### Set task
Of the material below, the lines to be retyped are those from the line containing "32.3), (40.4, 36.4)]" through the line containing "cad_parts[member].parent = rigid_bodies[body]", inclusive; reproduce them exactly.

### Dataset
----------------------------------------

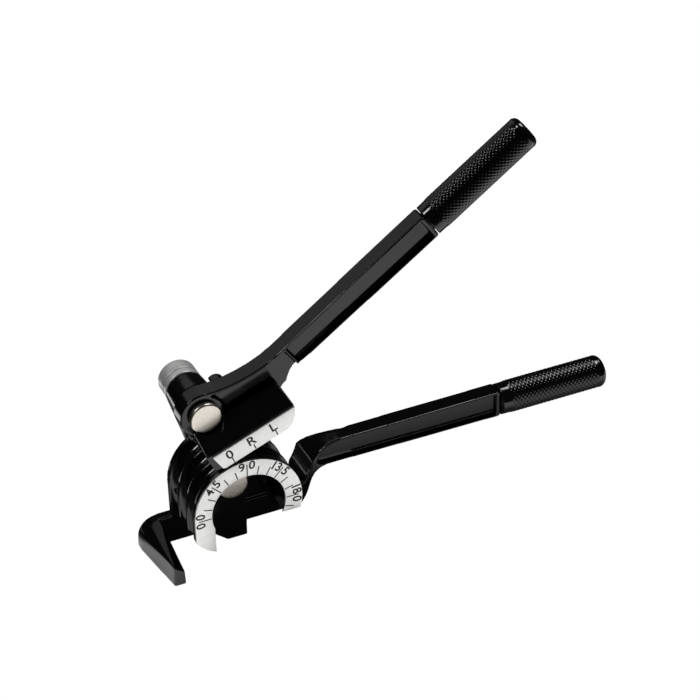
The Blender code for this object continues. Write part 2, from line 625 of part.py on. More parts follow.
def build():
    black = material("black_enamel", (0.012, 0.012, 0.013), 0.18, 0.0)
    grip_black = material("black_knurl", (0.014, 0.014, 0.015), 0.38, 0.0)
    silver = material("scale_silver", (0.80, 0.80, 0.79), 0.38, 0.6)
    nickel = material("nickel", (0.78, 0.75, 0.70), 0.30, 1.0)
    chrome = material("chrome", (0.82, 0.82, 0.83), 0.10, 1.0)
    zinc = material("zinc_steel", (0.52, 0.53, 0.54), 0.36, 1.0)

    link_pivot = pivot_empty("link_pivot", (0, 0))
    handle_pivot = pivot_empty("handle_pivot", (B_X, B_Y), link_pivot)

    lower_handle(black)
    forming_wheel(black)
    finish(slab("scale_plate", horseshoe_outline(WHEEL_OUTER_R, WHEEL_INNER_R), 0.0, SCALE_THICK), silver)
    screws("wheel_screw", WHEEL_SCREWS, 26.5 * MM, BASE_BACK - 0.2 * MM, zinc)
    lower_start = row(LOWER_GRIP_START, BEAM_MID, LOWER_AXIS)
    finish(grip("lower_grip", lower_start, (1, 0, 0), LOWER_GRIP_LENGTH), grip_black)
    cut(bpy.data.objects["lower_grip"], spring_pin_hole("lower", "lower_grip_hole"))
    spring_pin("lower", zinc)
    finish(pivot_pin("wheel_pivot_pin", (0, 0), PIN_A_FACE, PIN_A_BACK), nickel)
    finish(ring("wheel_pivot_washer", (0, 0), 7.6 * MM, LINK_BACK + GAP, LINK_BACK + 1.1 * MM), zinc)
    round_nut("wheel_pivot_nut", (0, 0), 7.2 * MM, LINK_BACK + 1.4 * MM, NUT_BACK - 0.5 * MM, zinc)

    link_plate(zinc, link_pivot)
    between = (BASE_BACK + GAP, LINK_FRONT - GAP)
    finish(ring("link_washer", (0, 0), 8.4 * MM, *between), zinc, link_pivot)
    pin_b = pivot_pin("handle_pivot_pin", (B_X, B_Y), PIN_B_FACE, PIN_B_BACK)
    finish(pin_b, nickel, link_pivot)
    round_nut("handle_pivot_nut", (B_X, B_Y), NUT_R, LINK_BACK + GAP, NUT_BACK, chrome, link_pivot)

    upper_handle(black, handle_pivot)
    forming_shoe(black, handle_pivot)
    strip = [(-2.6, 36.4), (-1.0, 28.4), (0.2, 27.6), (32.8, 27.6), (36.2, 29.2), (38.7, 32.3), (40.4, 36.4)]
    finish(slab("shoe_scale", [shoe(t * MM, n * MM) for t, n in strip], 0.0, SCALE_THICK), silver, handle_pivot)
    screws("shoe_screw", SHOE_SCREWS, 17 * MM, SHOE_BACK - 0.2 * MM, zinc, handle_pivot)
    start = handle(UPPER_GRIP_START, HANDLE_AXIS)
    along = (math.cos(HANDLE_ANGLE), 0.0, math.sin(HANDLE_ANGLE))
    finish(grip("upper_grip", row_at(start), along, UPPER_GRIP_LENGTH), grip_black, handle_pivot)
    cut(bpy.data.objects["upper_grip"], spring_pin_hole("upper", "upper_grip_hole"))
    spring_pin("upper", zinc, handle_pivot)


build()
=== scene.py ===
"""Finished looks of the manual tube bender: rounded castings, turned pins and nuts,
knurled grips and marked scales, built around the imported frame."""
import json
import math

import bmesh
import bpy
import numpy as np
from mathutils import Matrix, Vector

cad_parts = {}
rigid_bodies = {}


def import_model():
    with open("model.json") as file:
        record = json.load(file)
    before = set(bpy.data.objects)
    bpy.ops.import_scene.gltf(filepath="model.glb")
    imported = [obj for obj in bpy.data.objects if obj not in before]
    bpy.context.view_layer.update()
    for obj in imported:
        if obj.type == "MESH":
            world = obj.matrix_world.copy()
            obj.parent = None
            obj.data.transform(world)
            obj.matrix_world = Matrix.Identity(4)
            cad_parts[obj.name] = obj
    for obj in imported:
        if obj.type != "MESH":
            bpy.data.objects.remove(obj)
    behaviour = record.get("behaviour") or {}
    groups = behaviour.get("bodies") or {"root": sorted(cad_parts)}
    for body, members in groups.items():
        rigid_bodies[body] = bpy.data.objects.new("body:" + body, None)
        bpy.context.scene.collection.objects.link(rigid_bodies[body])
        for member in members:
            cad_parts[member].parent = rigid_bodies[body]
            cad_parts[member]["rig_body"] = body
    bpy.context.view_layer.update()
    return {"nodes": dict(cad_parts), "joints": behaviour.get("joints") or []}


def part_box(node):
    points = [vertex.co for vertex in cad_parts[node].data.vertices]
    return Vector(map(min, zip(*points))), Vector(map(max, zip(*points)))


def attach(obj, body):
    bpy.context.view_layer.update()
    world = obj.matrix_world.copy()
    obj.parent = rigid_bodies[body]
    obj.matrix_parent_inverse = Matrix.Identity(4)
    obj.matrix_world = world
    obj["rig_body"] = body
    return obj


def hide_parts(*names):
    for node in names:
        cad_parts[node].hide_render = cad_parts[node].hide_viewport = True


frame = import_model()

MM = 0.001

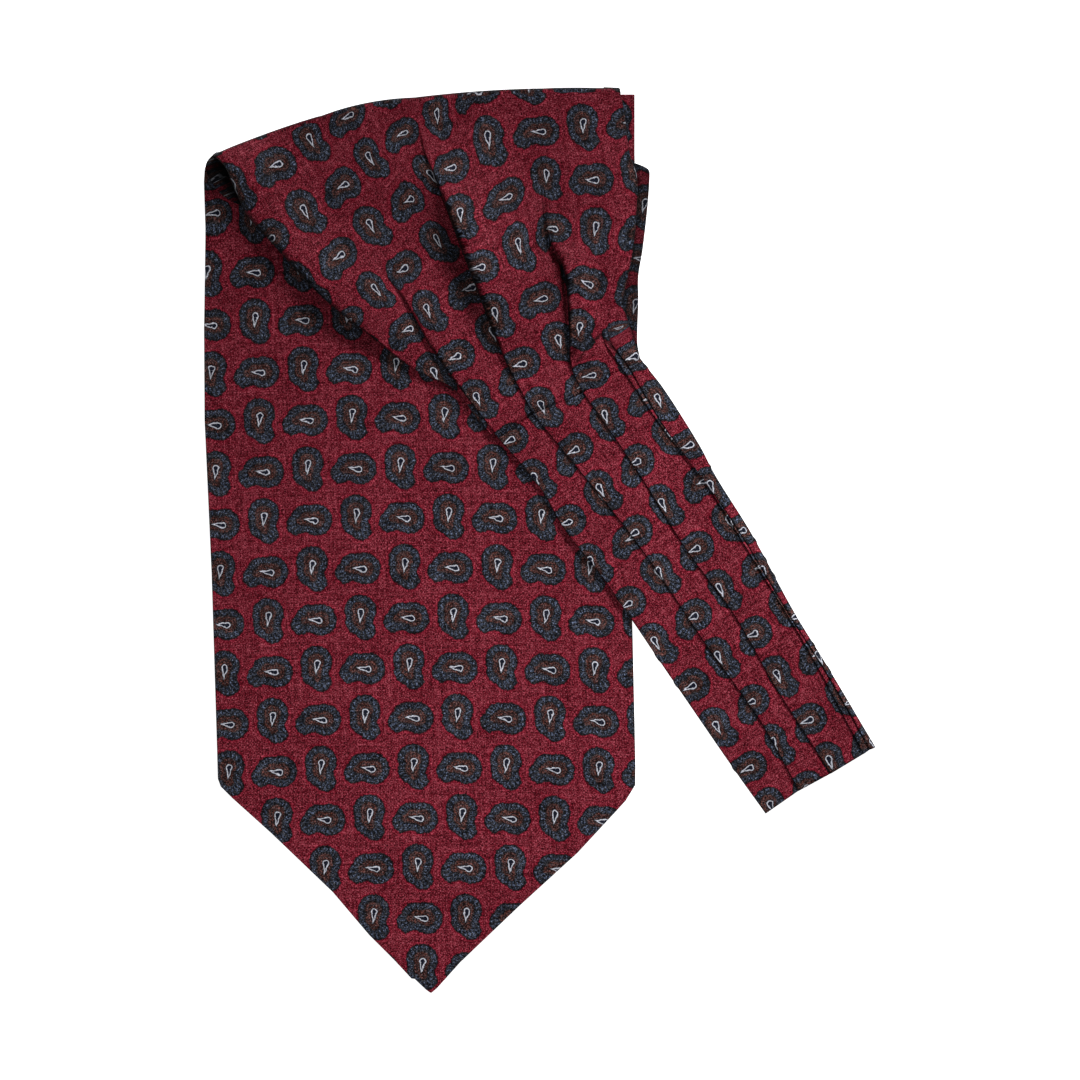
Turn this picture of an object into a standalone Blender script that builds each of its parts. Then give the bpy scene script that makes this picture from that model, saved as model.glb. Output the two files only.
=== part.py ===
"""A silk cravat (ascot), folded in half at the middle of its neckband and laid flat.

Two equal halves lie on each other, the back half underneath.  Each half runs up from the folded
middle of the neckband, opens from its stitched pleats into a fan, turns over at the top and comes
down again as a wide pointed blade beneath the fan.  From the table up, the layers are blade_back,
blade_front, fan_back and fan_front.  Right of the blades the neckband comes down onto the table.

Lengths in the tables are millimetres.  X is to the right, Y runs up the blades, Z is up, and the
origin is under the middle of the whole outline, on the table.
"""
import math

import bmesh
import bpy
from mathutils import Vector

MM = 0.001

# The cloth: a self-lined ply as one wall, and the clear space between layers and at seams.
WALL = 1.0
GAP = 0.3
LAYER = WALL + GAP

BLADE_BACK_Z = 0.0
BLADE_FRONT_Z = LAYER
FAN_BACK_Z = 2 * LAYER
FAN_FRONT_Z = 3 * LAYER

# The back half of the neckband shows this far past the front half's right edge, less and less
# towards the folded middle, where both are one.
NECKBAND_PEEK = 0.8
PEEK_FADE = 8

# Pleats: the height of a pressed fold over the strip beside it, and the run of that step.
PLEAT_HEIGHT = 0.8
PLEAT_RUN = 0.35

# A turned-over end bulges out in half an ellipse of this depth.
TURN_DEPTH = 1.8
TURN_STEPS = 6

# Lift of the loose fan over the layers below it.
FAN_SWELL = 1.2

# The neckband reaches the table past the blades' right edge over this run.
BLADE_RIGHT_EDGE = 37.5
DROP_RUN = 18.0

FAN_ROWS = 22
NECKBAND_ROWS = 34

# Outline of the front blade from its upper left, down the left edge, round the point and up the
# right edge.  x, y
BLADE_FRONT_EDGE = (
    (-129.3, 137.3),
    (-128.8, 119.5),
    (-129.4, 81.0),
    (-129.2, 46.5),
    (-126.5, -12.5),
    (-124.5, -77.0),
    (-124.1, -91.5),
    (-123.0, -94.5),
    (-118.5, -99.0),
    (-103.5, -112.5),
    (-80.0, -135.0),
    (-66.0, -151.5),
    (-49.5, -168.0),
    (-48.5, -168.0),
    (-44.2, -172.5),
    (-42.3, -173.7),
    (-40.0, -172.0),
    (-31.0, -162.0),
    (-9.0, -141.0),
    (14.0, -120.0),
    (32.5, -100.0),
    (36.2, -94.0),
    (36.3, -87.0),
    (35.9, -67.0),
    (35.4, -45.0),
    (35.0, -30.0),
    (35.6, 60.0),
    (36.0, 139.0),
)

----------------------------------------

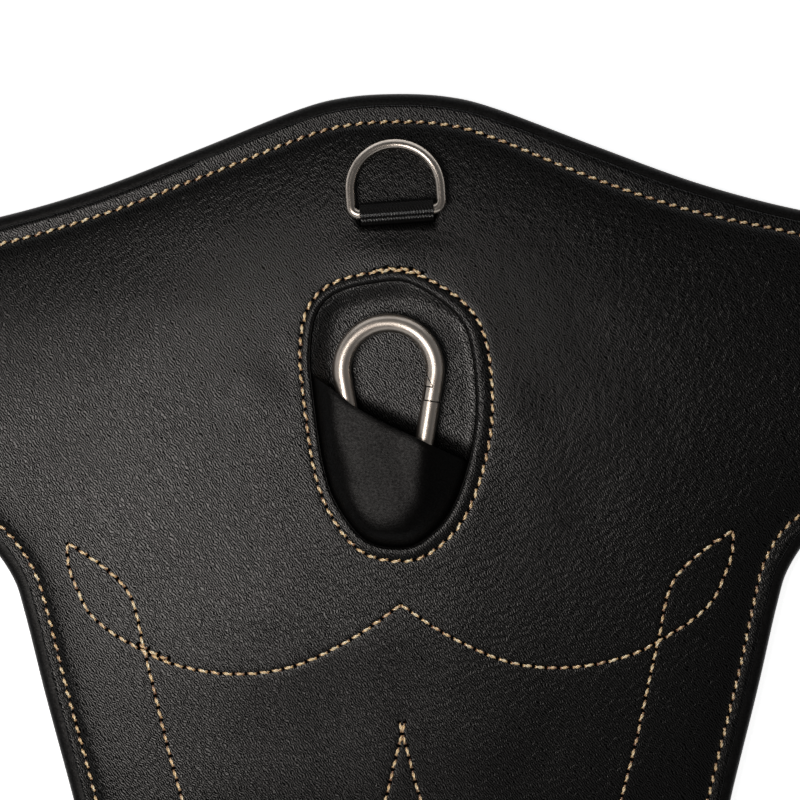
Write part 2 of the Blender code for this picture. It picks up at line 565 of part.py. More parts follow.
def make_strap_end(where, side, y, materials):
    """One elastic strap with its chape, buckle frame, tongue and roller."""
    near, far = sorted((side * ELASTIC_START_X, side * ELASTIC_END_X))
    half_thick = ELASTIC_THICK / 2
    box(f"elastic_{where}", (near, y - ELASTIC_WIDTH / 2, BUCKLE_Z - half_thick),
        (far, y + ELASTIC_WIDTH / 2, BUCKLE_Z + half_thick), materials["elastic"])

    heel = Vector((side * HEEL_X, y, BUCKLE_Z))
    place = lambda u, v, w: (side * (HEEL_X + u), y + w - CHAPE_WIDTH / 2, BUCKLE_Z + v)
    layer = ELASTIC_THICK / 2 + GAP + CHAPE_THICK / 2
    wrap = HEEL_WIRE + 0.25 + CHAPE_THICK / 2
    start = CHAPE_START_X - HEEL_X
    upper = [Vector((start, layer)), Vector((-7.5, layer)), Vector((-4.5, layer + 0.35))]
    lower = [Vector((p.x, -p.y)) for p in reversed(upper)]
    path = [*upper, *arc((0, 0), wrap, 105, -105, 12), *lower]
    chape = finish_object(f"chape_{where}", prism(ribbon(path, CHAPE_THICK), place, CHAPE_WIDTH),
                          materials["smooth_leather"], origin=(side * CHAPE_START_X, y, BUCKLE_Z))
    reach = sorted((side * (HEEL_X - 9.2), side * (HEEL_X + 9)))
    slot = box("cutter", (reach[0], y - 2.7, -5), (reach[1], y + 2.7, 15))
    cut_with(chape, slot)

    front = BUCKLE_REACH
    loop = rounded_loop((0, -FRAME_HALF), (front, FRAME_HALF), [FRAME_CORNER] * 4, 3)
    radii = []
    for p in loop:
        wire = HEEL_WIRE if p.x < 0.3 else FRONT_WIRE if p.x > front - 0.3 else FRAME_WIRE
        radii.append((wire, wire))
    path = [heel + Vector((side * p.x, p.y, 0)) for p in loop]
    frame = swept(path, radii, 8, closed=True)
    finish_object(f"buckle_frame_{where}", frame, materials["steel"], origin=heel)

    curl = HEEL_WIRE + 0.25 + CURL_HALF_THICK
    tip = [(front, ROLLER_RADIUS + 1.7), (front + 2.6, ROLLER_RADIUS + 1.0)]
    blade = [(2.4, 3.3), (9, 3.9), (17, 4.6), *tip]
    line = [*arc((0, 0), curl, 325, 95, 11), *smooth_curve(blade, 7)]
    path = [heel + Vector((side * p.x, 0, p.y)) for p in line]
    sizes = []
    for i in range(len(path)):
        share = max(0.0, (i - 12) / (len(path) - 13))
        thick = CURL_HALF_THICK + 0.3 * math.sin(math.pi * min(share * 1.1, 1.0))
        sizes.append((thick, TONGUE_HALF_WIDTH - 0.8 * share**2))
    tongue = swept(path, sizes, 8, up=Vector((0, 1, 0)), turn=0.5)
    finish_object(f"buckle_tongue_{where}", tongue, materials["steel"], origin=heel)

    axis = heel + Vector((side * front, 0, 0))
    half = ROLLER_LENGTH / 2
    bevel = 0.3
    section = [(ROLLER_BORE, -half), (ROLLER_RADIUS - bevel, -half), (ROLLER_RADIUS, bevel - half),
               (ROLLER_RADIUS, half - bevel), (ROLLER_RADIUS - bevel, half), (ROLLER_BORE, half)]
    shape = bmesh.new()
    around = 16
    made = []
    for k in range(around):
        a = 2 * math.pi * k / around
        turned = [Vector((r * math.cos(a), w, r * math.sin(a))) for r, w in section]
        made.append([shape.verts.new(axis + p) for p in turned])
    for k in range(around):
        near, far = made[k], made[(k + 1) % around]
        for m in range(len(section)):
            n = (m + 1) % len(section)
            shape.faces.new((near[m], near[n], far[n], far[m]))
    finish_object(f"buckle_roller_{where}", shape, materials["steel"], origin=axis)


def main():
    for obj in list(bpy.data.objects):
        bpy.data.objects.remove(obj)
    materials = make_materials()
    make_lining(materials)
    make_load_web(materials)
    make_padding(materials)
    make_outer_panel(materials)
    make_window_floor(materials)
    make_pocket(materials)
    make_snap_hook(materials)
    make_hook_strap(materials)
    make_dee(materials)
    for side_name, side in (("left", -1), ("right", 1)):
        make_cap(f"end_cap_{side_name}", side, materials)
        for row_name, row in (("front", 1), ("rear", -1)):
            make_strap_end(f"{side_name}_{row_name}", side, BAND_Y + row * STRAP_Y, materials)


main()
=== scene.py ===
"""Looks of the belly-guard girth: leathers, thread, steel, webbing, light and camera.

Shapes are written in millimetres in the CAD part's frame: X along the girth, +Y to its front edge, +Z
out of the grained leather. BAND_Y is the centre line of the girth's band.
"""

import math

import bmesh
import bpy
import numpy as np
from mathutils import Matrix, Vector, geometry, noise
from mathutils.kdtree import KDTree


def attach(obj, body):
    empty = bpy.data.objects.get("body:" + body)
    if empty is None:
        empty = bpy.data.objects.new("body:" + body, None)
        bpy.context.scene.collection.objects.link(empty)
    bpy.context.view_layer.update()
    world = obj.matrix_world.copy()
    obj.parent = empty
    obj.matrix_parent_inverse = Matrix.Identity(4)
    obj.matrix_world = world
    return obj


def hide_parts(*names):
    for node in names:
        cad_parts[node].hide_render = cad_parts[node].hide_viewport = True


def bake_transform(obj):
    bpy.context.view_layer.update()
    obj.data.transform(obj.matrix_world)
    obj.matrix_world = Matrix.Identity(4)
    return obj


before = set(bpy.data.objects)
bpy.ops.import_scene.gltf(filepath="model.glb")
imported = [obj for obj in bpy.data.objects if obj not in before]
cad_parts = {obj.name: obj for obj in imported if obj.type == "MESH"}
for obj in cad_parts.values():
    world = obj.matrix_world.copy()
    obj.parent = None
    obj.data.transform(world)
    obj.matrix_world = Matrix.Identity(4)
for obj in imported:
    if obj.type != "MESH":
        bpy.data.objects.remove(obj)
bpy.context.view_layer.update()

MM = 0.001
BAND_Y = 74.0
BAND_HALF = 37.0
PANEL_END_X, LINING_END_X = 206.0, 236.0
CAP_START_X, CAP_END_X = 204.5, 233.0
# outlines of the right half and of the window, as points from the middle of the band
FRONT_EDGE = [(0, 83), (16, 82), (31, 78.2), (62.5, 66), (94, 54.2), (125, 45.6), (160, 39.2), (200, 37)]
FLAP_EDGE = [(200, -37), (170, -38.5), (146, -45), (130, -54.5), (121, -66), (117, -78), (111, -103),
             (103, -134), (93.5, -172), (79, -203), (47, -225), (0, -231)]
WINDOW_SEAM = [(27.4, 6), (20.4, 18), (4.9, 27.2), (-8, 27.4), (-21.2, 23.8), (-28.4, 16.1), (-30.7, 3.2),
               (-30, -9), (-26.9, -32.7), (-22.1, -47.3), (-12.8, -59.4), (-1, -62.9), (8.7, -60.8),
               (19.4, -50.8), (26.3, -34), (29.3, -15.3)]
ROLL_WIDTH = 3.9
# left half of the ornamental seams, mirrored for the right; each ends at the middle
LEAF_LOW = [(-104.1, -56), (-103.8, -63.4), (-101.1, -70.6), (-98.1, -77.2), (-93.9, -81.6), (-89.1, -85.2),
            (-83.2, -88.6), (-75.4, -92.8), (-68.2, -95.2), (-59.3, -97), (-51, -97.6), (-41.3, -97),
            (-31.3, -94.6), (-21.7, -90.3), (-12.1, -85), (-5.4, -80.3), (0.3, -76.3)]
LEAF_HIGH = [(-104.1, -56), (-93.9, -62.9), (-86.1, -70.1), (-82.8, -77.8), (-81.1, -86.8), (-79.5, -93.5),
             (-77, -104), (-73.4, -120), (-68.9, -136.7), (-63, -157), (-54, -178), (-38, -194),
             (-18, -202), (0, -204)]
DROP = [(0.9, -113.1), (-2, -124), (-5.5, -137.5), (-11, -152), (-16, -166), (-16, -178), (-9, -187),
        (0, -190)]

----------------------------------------

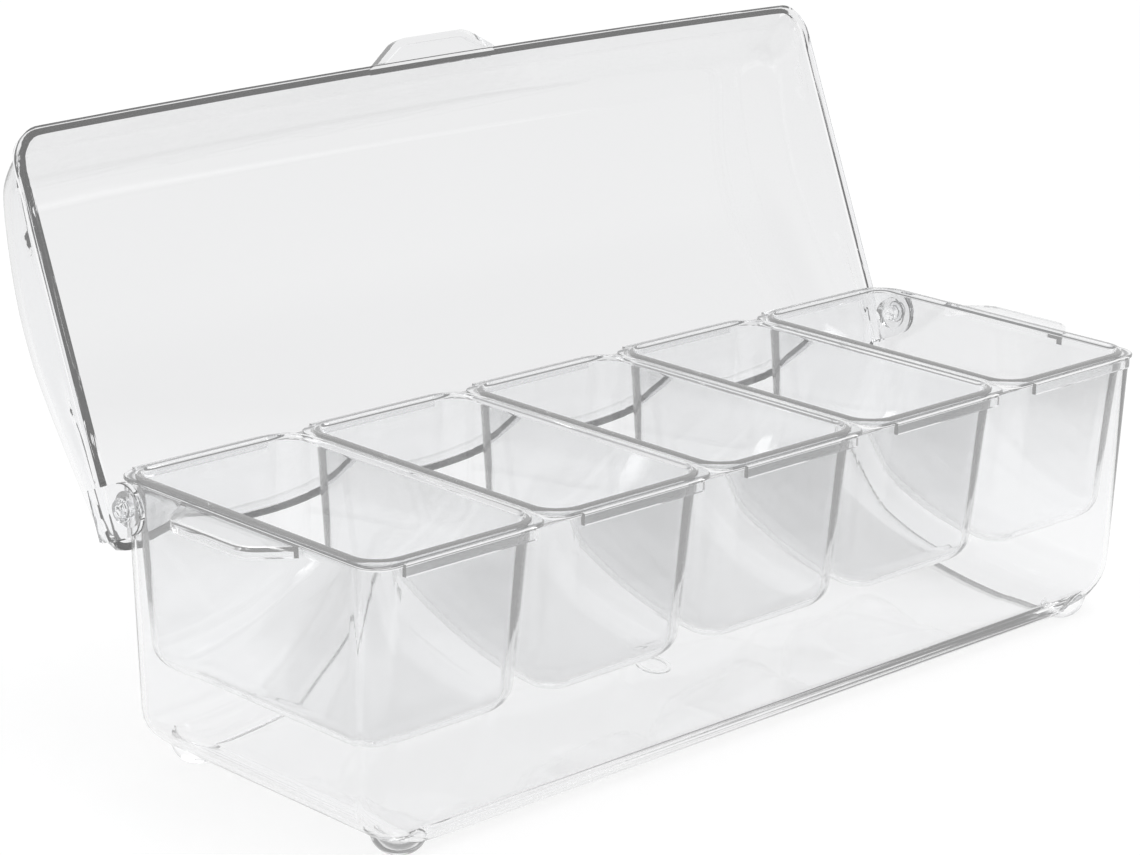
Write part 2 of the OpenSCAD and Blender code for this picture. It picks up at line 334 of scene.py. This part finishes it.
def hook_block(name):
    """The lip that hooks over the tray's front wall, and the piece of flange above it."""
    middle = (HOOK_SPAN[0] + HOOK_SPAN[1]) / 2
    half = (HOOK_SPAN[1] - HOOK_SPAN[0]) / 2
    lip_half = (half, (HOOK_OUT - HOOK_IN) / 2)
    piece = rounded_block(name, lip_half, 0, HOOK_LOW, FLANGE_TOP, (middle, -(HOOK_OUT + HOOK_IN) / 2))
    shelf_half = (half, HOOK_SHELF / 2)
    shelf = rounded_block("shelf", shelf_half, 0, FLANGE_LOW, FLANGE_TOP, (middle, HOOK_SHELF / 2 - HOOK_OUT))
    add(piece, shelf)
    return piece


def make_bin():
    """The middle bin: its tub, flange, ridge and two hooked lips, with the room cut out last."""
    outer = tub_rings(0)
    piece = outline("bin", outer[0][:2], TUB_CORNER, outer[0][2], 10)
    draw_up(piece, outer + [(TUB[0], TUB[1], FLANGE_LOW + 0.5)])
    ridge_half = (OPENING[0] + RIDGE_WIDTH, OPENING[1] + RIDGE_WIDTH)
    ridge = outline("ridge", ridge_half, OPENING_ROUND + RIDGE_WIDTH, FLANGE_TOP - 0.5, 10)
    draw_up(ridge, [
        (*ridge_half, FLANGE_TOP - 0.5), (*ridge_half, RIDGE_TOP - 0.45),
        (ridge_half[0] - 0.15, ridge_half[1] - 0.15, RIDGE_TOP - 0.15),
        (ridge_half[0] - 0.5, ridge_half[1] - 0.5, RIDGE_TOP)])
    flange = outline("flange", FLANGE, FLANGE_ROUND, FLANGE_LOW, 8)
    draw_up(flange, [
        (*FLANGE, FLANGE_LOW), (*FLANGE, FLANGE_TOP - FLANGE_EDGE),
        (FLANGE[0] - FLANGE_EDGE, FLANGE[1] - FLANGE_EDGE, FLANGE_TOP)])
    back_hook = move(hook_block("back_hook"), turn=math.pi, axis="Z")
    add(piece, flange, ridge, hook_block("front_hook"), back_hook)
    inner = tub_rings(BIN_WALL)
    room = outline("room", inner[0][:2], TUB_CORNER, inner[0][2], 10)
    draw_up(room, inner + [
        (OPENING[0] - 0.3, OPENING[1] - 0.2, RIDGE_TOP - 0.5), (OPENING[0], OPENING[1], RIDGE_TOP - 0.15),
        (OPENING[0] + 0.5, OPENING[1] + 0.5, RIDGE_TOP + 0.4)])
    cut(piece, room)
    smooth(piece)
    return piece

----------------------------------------

### Result below
    strip = [(-2.6, 36.4), (-1.0, 28.4), (0.2, 27.6), (32.8, 27.6), (36.2, 29.2), (38.7, 32.3), (40.4, 36.4)]
    finish(slab("shoe_scale", [shoe(t * MM, n * MM) for t, n in strip], 0.0, SCALE_THICK), silver, handle_pivot)
    screws("shoe_screw", SHOE_SCREWS, 17 * MM, SHOE_BACK - 0.2 * MM, zinc, handle_pivot)
    start = handle(UPPER_GRIP_START, HANDLE_AXIS)
    along = (math.cos(HANDLE_ANGLE), 0.0, math.sin(HANDLE_ANGLE))
    finish(grip("upper_grip", row_at(start), along, UPPER_GRIP_LENGTH), grip_black, handle_pivot)
    cut(bpy.data.objects["upper_grip"], spring_pin_hole("upper", "upper_grip_hole"))
    spring_pin("upper", zinc, handle_pivot)


build()
=== scene.py ===
"""Finished looks of the manual tube bender: rounded castings, turned pins and nuts,
knurled grips and marked scales, built around the imported frame."""
import json
import math

import bmesh
import bpy
import numpy as np
from mathutils import Matrix, Vector

cad_parts = {}
rigid_bodies = {}


def import_model():
    with open("model.json") as file:
        record = json.load(file)
    before = set(bpy.data.objects)
    bpy.ops.import_scene.gltf(filepath="model.glb")
    imported = [obj for obj in bpy.data.objects if obj not in before]
    bpy.context.view_layer.update()
    for obj in imported:
        if obj.type == "MESH":
            world = obj.matrix_world.copy()
            obj.parent = None
            obj.data.transform(world)
            obj.matrix_world = Matrix.Identity(4)
            cad_parts[obj.name] = obj
    for obj in imported:
        if obj.type != "MESH":
            bpy.data.objects.remove(obj)
    behaviour = record.get("behaviour") or {}
    groups = behaviour.get("bodies") or {"root": sorted(cad_parts)}
    for body, members in groups.items():
        rigid_bodies[body] = bpy.data.objects.new("body:" + body, None)
        bpy.context.scene.collection.objects.link(rigid_bodies[body])
        for member in members:
            cad_parts[member].parent = rigid_bodies[body]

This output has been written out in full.